I know what you're saying, and I think that's the kind of thing DW is responding too in refering me to Barth's commentary on Romans. One of my favorite responses to this perspective is an essay that Rod Rosenbladt wrote called Christ Died for the Sins of Christians Too. (With any luck, I've successfully linked to an online copy of it.)

But one of the things my wife (who isn't Lutheran) has taught me is that we Lutherans tend to be way too quick to throw up our heresy flags and stop listening. While I may never "speak the language" of some other Christians, I'm trying to listen to what they're saying and see if there isn't something I can learn from it.

And so the thing I get here is that they're really trying to do the will of God. I think they're often misguided, but they're trying. My father-in-law talks about trying to be "squeaky clean." As a Lutheran, my first reaction is to ask, "Why in the world would you try to be squeaky clean?" But I'm afraid he would answer, "Why wouldn't you?"

I'm reminded what William Law says in A Serious Call to a Devout and Holy Life: "And if you will here stop, and ask yourselves, why you are not as pious as the primitive Christians were, your own heart will tell you, that it is neither through ignorance, nor inability, but purely because you never thoroughly intended it."

JohnW said...

This is a great discussion, and one I think many lutherans stumble on (me included).

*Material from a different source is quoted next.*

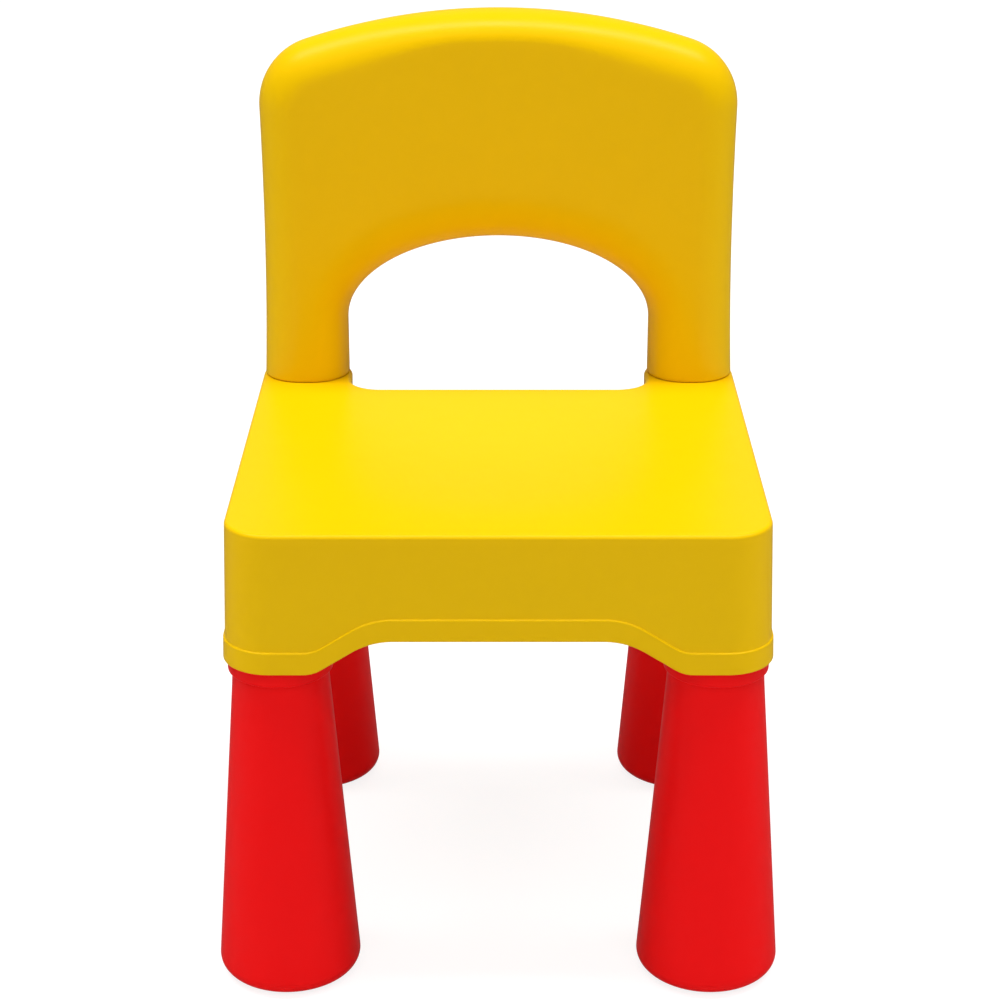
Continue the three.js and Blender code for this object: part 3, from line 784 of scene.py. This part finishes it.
def build_panel(bm):
    """The rear panel: a plate with softened edges and a locating rim inside the recess."""
    rim_outside = -PANEL_LEDGE - GAP
    rim_inside = rim_outside - 2.2 * MM
    soft = 0.9 * MM
    rings = [
        panel_ring(bm, -soft, PANEL_REAR),
        panel_ring(bm, -0.45 * MM, PANEL_REAR - 0.12 * MM),
        panel_ring(bm, -0.12 * MM, PANEL_REAR - 0.45 * MM),
        panel_ring(bm, 0, PANEL_REAR - soft),
        panel_ring(bm, 0, PLATE_FRONT),
        panel_ring(bm, rim_outside, PLATE_FRONT),
        panel_ring(bm, rim_outside, PANEL_FRONT),
        panel_ring(bm, rim_inside, PANEL_FRONT),
        panel_ring(bm, rim_inside, PLATE_FRONT),
    ]
    skin(bm, rings)
    fill(bm, [rings[0]], (0, 2), upright(PANEL_REAR))
    fill(bm, [rings[-1]], (0, 2))


def build_tenon(bm, side):
    """A hollow elliptical tenon under one post."""
    soft = 0.8 * MM
    top = POST_FOOT + 2 * MM
    levels = [
        (-TENON_WALL, top), (-TENON_WALL, TENON_BOTTOM + soft), (-TENON_WALL + soft, TENON_BOTTOM),
        (-soft, TENON_BOTTOM), (0, TENON_BOTTOM + soft), (0, top),
    ]
    rings = [
        ellipse_ring(bm, side * POST_X, TENON_HALF_X + grow, TENON_HALF_Y + grow, height)
        for grow, height in levels
    ]
    skin(bm, rings)
    bm.faces.new(rings[0])
    bm.faces.new(rings[-1])


# ---------------------------------------------------------------- legs
def build_leg(bm, centre):
    """A hollow leg: recess for its pad, rounded foot, tapered shank, collar, plug and lugs."""
    soft = 0.7 * MM
    plug_inside = PLUG_RADIUS - LEG_WALL
    recess = PAD_RADIUS + GAP
    recess_top = PAD_THICKNESS + GAP
    mouth = PAD_BOSS_RADIUS + GAP
    profile = [
        (HUB, PLUG_TOP - LEG_WALL),
        (plug_inside, PLUG_TOP - LEG_WALL),
        (plug_inside, COLLAR_UNDERSIDE),
        (NECK_RADIUS - LEG_WALL, NECK_TOP - LEG_WALL),
        (FOOT_RADIUS - 1.5 * LEG_WALL, 2 * FOOT_ROUND),
        (mouth + LEG_WALL, recess_top + LEG_WALL),
        (mouth, recess_top + LEG_WALL),
        (mouth, recess_top),
        (recess, recess_top),
        (recess, LEG_BOTTOM),
        *quarter(
            FOOT_RADIUS - FOOT_ROUND, LEG_BOTTOM + FOOT_ROUND, FOOT_ROUND, -90, FOOT_TANGENT, 12
        ),
    ]
    foot_radius, foot_top = profile[-1]
    for i in range(1, SHANK_STEPS):
        share = i / SHANK_STEPS
        profile.append((
            foot_radius + (NECK_RADIUS - foot_radius) * share,
            foot_top + (NECK_TOP - foot_top) * share,
        ))
    cove = (NECK_RADIUS + COLLAR_COVE, COLLAR_UNDERSIDE - COLLAR_COVE)
    collar_foot = (COLLAR_RADIUS - COLLAR_ROUND, COLLAR_UNDERSIDE + COLLAR_ROUND)
    profile += quarter(*cove, COLLAR_COVE, 180, 100, 5)
    profile += quarter(*collar_foot, COLLAR_ROUND, -80, 0, 7)
    profile += quarter(COLLAR_RADIUS - soft, COLLAR_TOP - soft, soft, 0, 90, 5)
    profile += [
        (PLUG_RADIUS, COLLAR_TOP),
        (PLUG_RADIUS, PLUG_TOP - PLUG_CHAMFER),
        (PLUG_RADIUS - PLUG_CHAMFER, PLUG_TOP),
        (HUB, PLUG_TOP),
    ]
    turned(bm, profile, centre)
    for i in range(LUG_COUNT):
        build_lug(bm, centre, TAU * i / LUG_COUNT)


def build_lug(bm, centre, middle, steps=8):
    """One bayonet lug on the plug, at the angle middle."""
    rows = []
    inner, outer = PLUG_RADIUS - MM, PLUG_RADIUS + LUG_REACH
    section = [(inner, LUG_BOTTOM), (outer, LUG_BOTTOM), (outer, LUG_TOP), (inner, LUG_TOP)]
    for i in range(steps + 1):
        angle = middle + LUG_HALF_ANGLE * (2 * i / steps - 1)
        rows.append([
            bm.verts.new((centre[0] + r * math.cos(angle), centre[1] + r * math.sin(angle), z))
            for r, z in section
        ])
    skin(bm, rows)
    bm.faces.new(rows[0])
    bm.faces.new(rows[-1])


def build_pad(bm, centre):
    """A rubber pad with concentric grip rings underneath and a ring that plugs into the leg."""
    profile = [(HUB, 0.0), (GRIP_START, 0.0)]
    for ring in range(GRIP_RINGS):
        start = GRIP_START + GRIP_PITCH * ring
        profile += [
            (start + 0.4 * MM, GRIP_DEPTH), (start + 2 * MM, GRIP_DEPTH),
            (start + 2.4 * MM, 0.0), (start + GRIP_PITCH, 0.0),
        ]
    profile = profile[:-1] + quarter(PAD_RADIUS - PAD_ROUND, PAD_ROUND, PAD_ROUND, -90, 0, 4)
    inside_boss = PAD_BOSS_RADIUS - PAD_BOSS_WALL
    profile += [
        (PAD_RADIUS, PAD_THICKNESS),
        (PAD_BOSS_RADIUS, PAD_THICKNESS),
        (PAD_BOSS_RADIUS, PAD_BOSS_TOP),
        (inside_boss, PAD_BOSS_TOP),
        (inside_boss, PAD_THICKNESS),
        (HUB, PAD_THICKNESS),
    ]
    turned(bm, profile, centre)


# ---------------------------------------------------------------- the pieces
SEAT_LOOK = (YELLOW, "seat", "yellow_plastic")
BACK_LOOK = (YELLOW, "backrest", "yellow_plastic")

piece("seat_moulding", build_seat, (), *SEAT_LOOK, ["seat_shell"])
piece("seat_ribs", build_ribs, (), *SEAT_LOOK)
piece("backrest_moulding", build_backrest, (), *BACK_LOOK, ["backrest_shell"])
piece("backrest_panel", build_panel, (), *BACK_LOOK, ["backrest_rear_cover"])
for side_name, side in (("left", 1), ("right", -1)):
    piece(f"seat_sleeve_{side_name}", build_sleeve, (side,), *SEAT_LOOK)
    piece(f"backrest_tenon_{side_name}", build_tenon, (side,), *BACK_LOOK)
    for row_name, row in (("front", -1), ("rear", 1)):
        place = f"{row_name}_{side_name}"
        body = f"{place}_leg"
        centre = (side * LEG_X, row * LEG_Y)
        piece(f"seat_socket_{place}", build_socket, (centre, row > 0), *SEAT_LOOK)
        piece(f"leg_{place}_moulding", build_leg, (centre,), RED, body, "red_plastic", [f"leg_{place}"])
        piece(f"foot_pad_{place}_rubber", build_pad, (centre,), RUBBER, body, "foot_rubber",
              [f"foot_pad_{place}"])


# ---------------------------------------------------------------- floor, light and camera
FLOOR_HALF_WIDTH = 15
SEAT_MIDDLE = (0, 0, 0.2)
LEGS_MIDDLE = (0, 0, 0.15)
CAMERA_PLACE = (0, -1.14415, 0.65563)
CAMERA_PITCH = math.radians(21.6)    # downwards
CAMERA_LENS = 88.4
CAMERA_SHIFT = (0.0017, 0.001)


def make_floor(name, drop, grey, glow, seen):
    """A wide floor. One that is seen lights nothing; the other only bounces light upwards."""
    mesh = bpy.data.meshes.new(name)
    bm = bmesh.new()
    bmesh.ops.create_grid(bm, x_segments=1, y_segments=1, size=FLOOR_HALF_WIDTH)
    bm.to_mesh(mesh)
    bm.free()
    floor = bpy.data.objects.new(name, mesh)
    floor.location.z = -drop
    floor.visible_camera = seen
    floor.visible_diffuse = not seen
    floor.visible_glossy = False
    floor.visible_shadow = False
    bpy.context.scene.collection.objects.link(floor)
    material = bpy.data.materials.new(name)
    material.use_nodes = True
    shader = material.node_tree.nodes["Principled BSDF"]
    shader.inputs["Base Color"].default_value = (grey, grey, grey, 1)
    shader.inputs["Roughness"].default_value = 0.9
    shader.inputs["Specular IOR Level"].default_value = 0
    shader.inputs["Emission Color"].default_value = (1, 1, 1, 1)
    shader.inputs["Emission Strength"].default_value = glow
    mesh.materials.append(material)


def make_world(strength, shown):
    """An even dim light all round, shown as a pale studio wall above the floor."""
    world = bpy.data.worlds.new("studio")
    world.use_nodes = True
    nodes, links = world.node_tree.nodes, world.node_tree.links
    background = nodes["Background"]
    background.inputs["Color"].default_value = (1, 1, 1, 1)
    path = nodes.new("ShaderNodeLightPath")
    pick = nodes.new("ShaderNodeMapRange")
    pick.inputs["To Min"].default_value = strength
    pick.inputs["To Max"].default_value = shown
    links.new(path.outputs["Is Camera Ray"], pick.inputs["Value"])
    links.new(pick.outputs["Result"], background.inputs["Strength"])
    bpy.context.scene.world = world


def aim(obj, place, target):
    """Puts a light at place, shining towards target."""
    obj.location = place
    obj.rotation_mode = "QUATERNION"
    obj.rotation_quaternion = (Vector(target) - Vector(place)).to_track_quat("-Z", "Y")


def make_panel_light(name, place, target, size, power, shines):
    """A soft panel. One that doesn't shine lights the object but leaves no highlight on it."""
    light = bpy.data.lights.new(name, "AREA")
    light.shape = "RECTANGLE"
    light.size, light.size_y = size
    light.energy = power
    obj = bpy.data.objects.new(name, light)
    obj.visible_glossy = shines
    bpy.context.scene.collection.objects.link(obj)
    aim(obj, place, target)


def make_camera():
    """The camera at the photo's viewing angle."""
    data = bpy.data.cameras.new("camera")
    data.sensor_width = 36
    data.lens = CAMERA_LENS
    data.shift_x, data.shift_y = CAMERA_SHIFT
    data.clip_end = 100
    camera = bpy.data.objects.new("camera", data)
    camera.location = CAMERA_PLACE
    camera.rotation_euler = (QUARTER_TURN - CAMERA_PITCH, 0, 0)
    bpy.context.scene.collection.objects.link(camera)
    bpy.context.scene.camera = camera


make_floor("pale_floor", drop=0.1 * MM, grey=0.25, glow=0.86, seen=True)
make_floor("bounce_floor", drop=0.3 * MM, grey=0.62, glow=0, seen=False)
make_world(strength=0.17, shown=0.86)
make_panel_light("overhead_softbox", (0, 0, 4), (0, 0, 0), size=(6, 1.0), power=212, shines=True)
make_panel_light("front_softbox", (0, -1.7, 2.6), SEAT_MIDDLE, size=(2.4, 1.0), power=28, shines=False)
make_panel_light("low_fill", (0, -2.6, 0.35), LEGS_MIDDLE, size=(2.4, 0.5), power=6, shines=False)
make_panel_light("left_strip", (2.3, -0.3, 0.35), LEGS_MIDDLE, size=(1.6, 0.6), power=4.5, shines=False)
make_panel_light("right_strip", (-2.3, -0.3, 0.35), LEGS_MIDDLE, size=(1.6, 0.6), power=4.5, shines=False)
make_panel_light("rear_softbox", (0, 2.4, 1.3), SEAT_MIDDLE, size=(2.4, 1.0), power=14, shines=False)
make_camera()
view = bpy.context.scene.view_settings
view.view_transform = "Standard"
view.look = "None"
view.exposure = 0
view.gamma = 1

But, right or wrong, I think it's quite simple: If we put our faith in Christ then we open our heart up to an infinite source of love. Naturally this love overspills into every action we perform, every thought we have. That's the holy spirit working in us, as a natural consequence. Then when we touch God's creation we do so with the love of its creator. It is this love, this new respect for our loving God's creation, that might well be called good works. But it doesn't originate as our own intent, it originates only from God's love through Christ that we invite only through faith.